“‘With one accord, that you were in love!’
“‘You have already entrapped me into a confession on that point. Chaunt, Circe!’
“‘But the accord ends there; we are not unanimous as to the charmer’s name.’
“‘Not unanimous? I don’t understand.’
“‘Well, we female doctors are agreed as to the disease, but differ as to its cause. The majority of the Faculty at Elmington assign, as the source of your trouble, Mary’s soulful eyes; but one or two, even of us, and most of the neighboring physicians, urge another name; while one or two, with the frankness so common among doctors, admit that they do not know what is the matter with you.’
“‘You surprise me! I had gathered from what you said but a moment ago, that the symptoms in my case were so pronounced as not even to require a formal diagnosis.’
“‘But doctors will differ, and when they do—’

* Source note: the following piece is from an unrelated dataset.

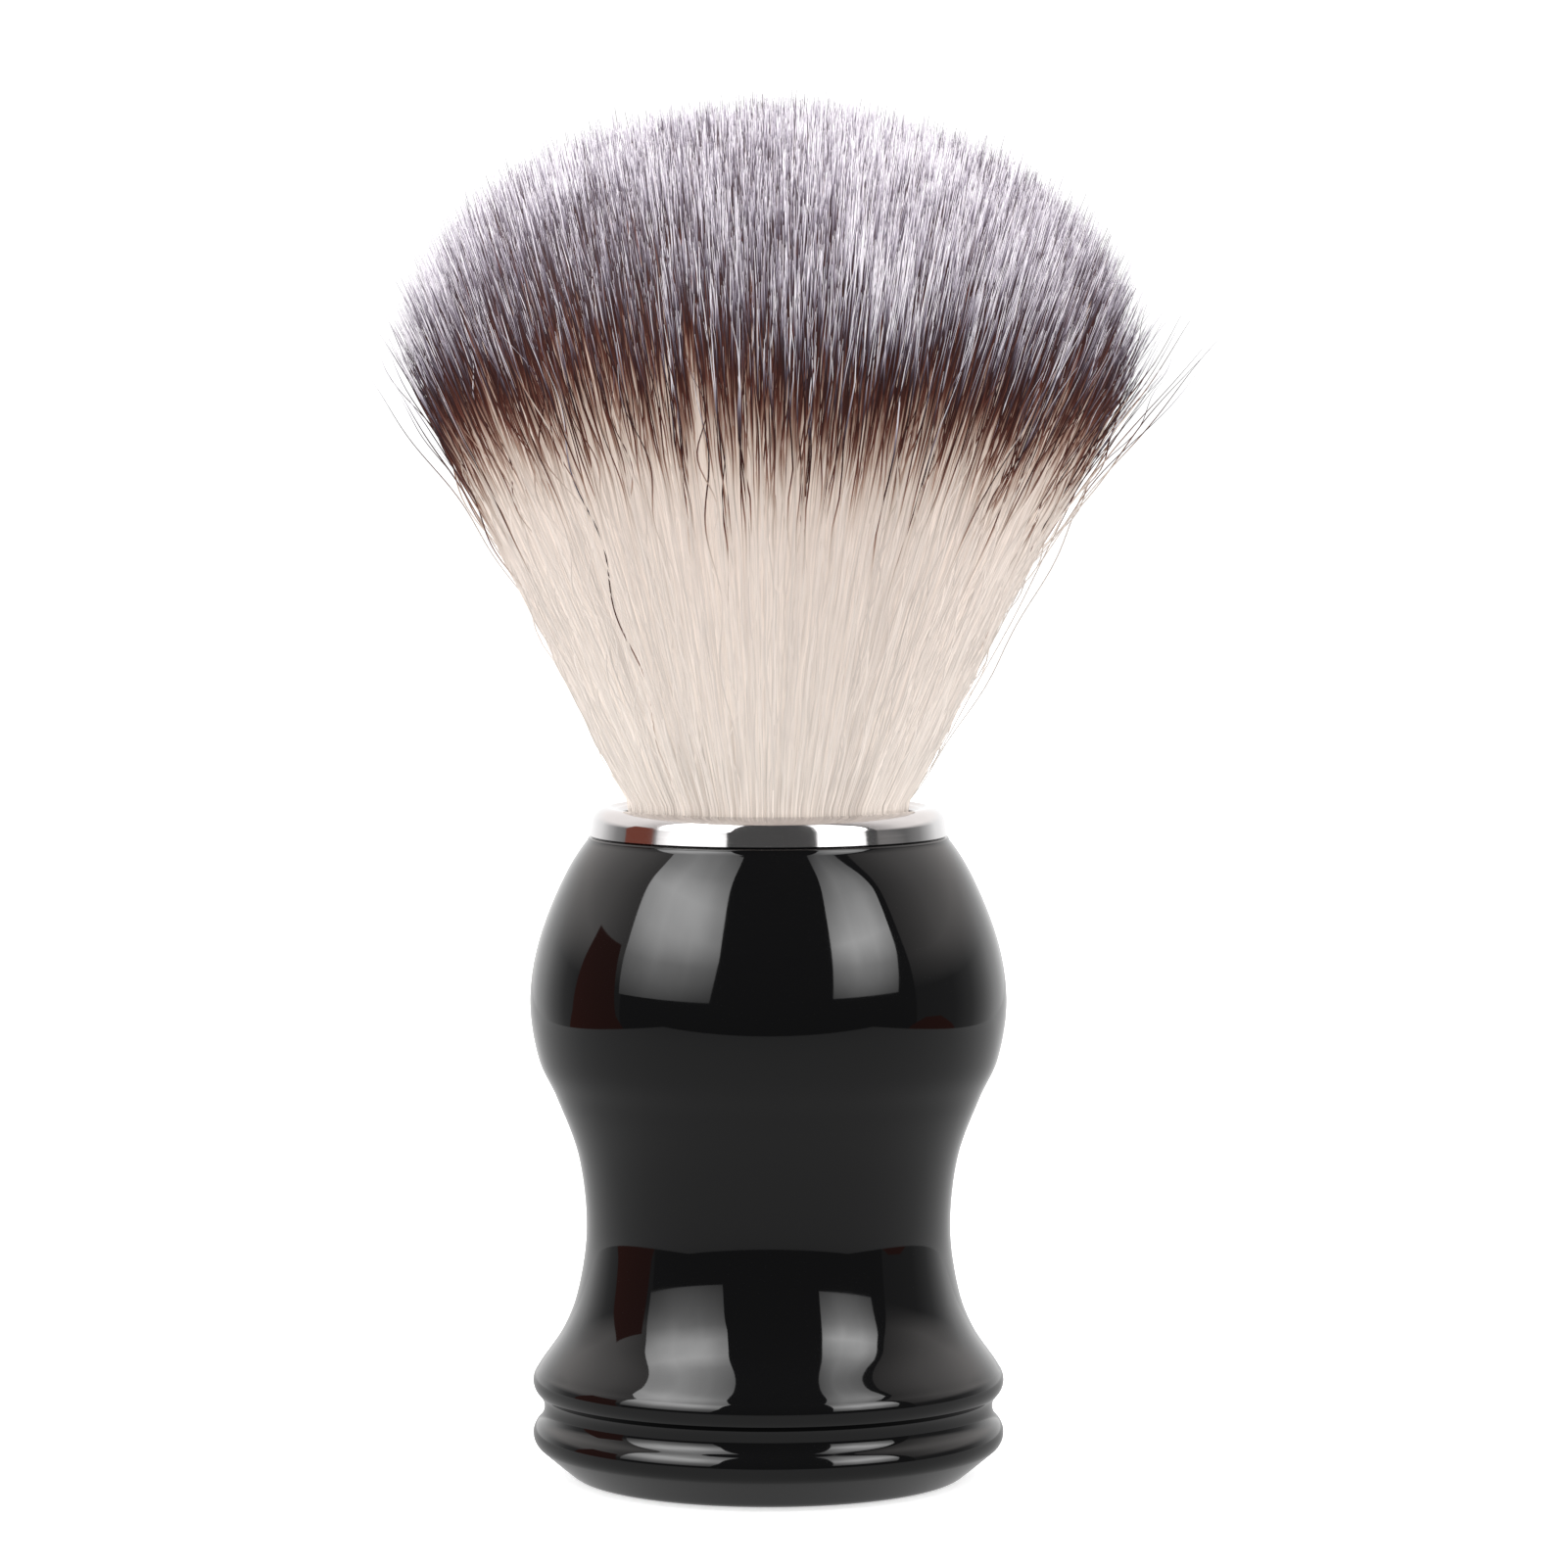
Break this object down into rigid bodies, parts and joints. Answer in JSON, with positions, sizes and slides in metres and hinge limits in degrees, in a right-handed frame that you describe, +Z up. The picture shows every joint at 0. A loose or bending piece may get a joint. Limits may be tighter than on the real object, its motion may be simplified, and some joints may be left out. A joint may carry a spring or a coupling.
{
  "type": "shaving brush",
  "caption": "Shaving brush: turned gloss black handle with bulb, waist and beads, a chrome collar and a fanned knot of cream, brown and white-tipped synthetic fibres.",
  "frame": {"origin": "centre of the flat foot that the brush stands on", "axes": "+Z up along the brush's axis, from the foot through the handle to the top of the bristles; the brush is round, so X and Y are free, with +Y taken as away from the viewer"},
  "size_m": [0.0592, 0.0592, 0.11],
  "materials": {
    "handle_black": "gloss",
    "weight_steel": "satin",
    "plug_black": "satin",
    "adhesive": "satin",
    "collar_chrome": "polished",
    "ferrule_white": "satin",
    "resin": "satin",
    "cord": "matte",
    "fibre_cream": "satin",
    "fibre_tip": "satin"
  },
  "bodies": {
    "handle": {"handle_shell": "handle_black", "base_weight": "weight_steel", "base_plug": "plug_black", "socket_adhesive": "adhesive", "collar_ring": "collar_chrome", "knot_ferrule": "ferrule_white", "knot_resin": "resin", "binding_cord": "cord", "bristle_roots": "fibre_cream"},
    "belly": {"bristle_belly": "fibre_cream"},
    "crown": {"bristle_crown": "fibre_tip"}
  },
  "joints": [
    {"name": "bend_front_back", "type": "hinge", "parent": "handle", "child": "belly", "pos_m": [0, 0, 0.06], "axis": [1, 0, 0], "range_deg": [-25, 25], "stiffness_Nm_per_rad": 0.2},
    {"name": "bend_left_right", "type": "hinge", "parent": "belly", "child": "crown", "pos_m": [0, 0, 0.06], "axis": [0, 1, 0], "range_deg": [-25, 25], "stiffness_Nm_per_rad": 0.2}
  ]
}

“‘The patient must decide. Well, I have done so. But—to drop your metaphor—I cannot conceive what you mean by suggesting that I have the credit of adoring two or more young persons?’
“You may recall, Jack, that the Silent Tomb was equally perplexed on the same point, and that when I asked him ‘Mary or Lucy?’ he amazed our whole circle by bursting into a laugh. Then the wretch, in repeating the names after me, so carefully abstained from placing the accent of astonishment on either, that not even a professional piano-tuner could have detected any difference in the sounds—oh, the artesian well! I remembered this. The Don had expressed no surprise when I named Mary Rolfe; probably, then, it was the mention of Lucy that had amazed the S. T. It flashed across my female mind, in the tenth part of a second, how singularly Mr. Frobisher had acted, after the first flush of astonishment was over,—how he pursed up his brow, gazed far away, in fact, mooned around in the most absurd fashion, instead of telling me all about it at once. Would the Don, too, laugh, when I mentioned Lucy’s name?
“‘We do you that honor, at any rate,’ said I.